The single currency wouldn’t affect Virgin Atlantic as they don’t operate in the Euro regions as there destinations are more far destinations. If the UK were to join the single currency the costs for UK businesses of put an end to the pound and substituting the euro would be massive, notes and coins would need to be replaced, along with cash registers, cash dispensing machines and accounting systems. The costs of this changeover would affect all businesses in the UK, whether or not they trade with Europe and whether or not they will benefit.

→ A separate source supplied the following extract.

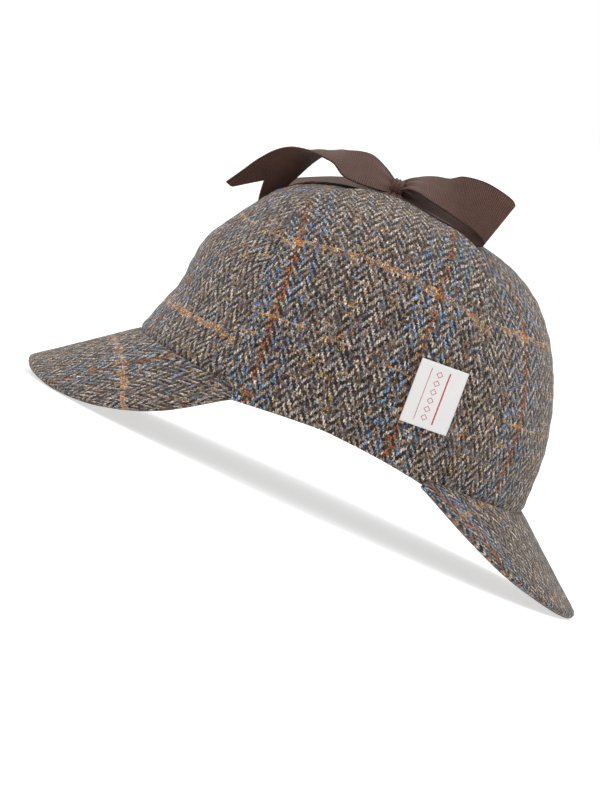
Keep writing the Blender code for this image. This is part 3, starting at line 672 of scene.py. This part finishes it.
def make_gore(name, index, shift):
    """A gore of the crown, from seam to seam and from the rim to the apex.

    Its outer face sinks into each seam and at the rim as a bell curve of the distance from it, and is uneven.
    The inner face is the cloth's thickness behind it. The rim presses a little into the peaks.
    """
    turn = math.tau / GORES
    rows, columns = 130, 84
    way = np.linspace(0.0, 1.0, rows + 1) ** 1.02 * 0.985
    seams = np.array([index * turn, (index + 1) * turn])
    spread = np.linspace(-1.0, 1.0, columns + 1)
    spread = (spread + 0.08 * np.sin(spread * math.pi)) / 2 + 0.5
    way = way[:, None]
    edges = seams + np.array([1, -1]) * SEAM_GAP / 4 / crown_stride(seams, way)
    angle = edges[:, :1] + (edges[:, 1:] - edges[:, :1]) * spread
    base, normal = crown_point(angle, way), crown_normal(angle, way)
    cloth = gore_cloth(angle, way + 0.0 * angle, seams.mean())
    across = run_length(base, 1)
    seam = np.minimum(across, across[:, -1:] - across)
    rim = run_length(base, 0)
    sink = SEAM_DEPTH * np.exp(-((seam / SEAM_ROLL) ** 2)) + RIM_DEPTH * np.exp(-((rim / RIM_ROLL) ** 2))
    uneven = uneven_cloth(cloth[..., 0] + 0.1, cloth[..., 1], 20 + index, 40, 0.00035)
    pucker = 0.00016 * np.sin(cloth[..., 1] / 0.0048 * math.pi) * np.exp(-((seam / 0.006) ** 2))
    outer = base + normal * (uneven * eased(seam / 0.004) * eased(rim / 0.004) + pucker - sink)[..., None]
    inner = base - normal * CROWN_CLOTH
    outer[0, :, 2] = inner[0, :, 2] = -1.5 * SEAM_GAP
    piece = add_shell(name, outer, inner, cloth + shift, TWEED)
    return piece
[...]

Consumers and businesses would have to pay for these costs through higher prices and taxes. There would be a lot of impacts on Virgin Atlantic if the single currency was to be taken on by the UK. As then being the strongest currency would go down to being equal with other European countries which of some are not so high level of standards as they have a lower economy to the UK. Recommendations & Conclusion

For Virgin Atlantic being such a brand power and well established organisation it will always remain competitive in the global market. As this airline does not operate in European destinations I think that it should enter the europe market of airlines as it can compete all the little airlines that operate in europe. Why I think that they should implement to this recommendation is that for one Virgin Atlantic’s mission statement states that “To grow a profitable airline, that people love to fly and where people love to work. Having seen there profits they have some what achieved their mission statement, so it’ll be a no problem in competing to a new market. For being in the intensely competitive market Virgin Atlantic has achieved a lot of its goals, it’ll always be a healthy business organisation even if new entrants come in to compete it’ll take huge investments to become well established, loved by the customers making customer loyalty, as Virgin Atlantic will already have this as customers have already experienced this.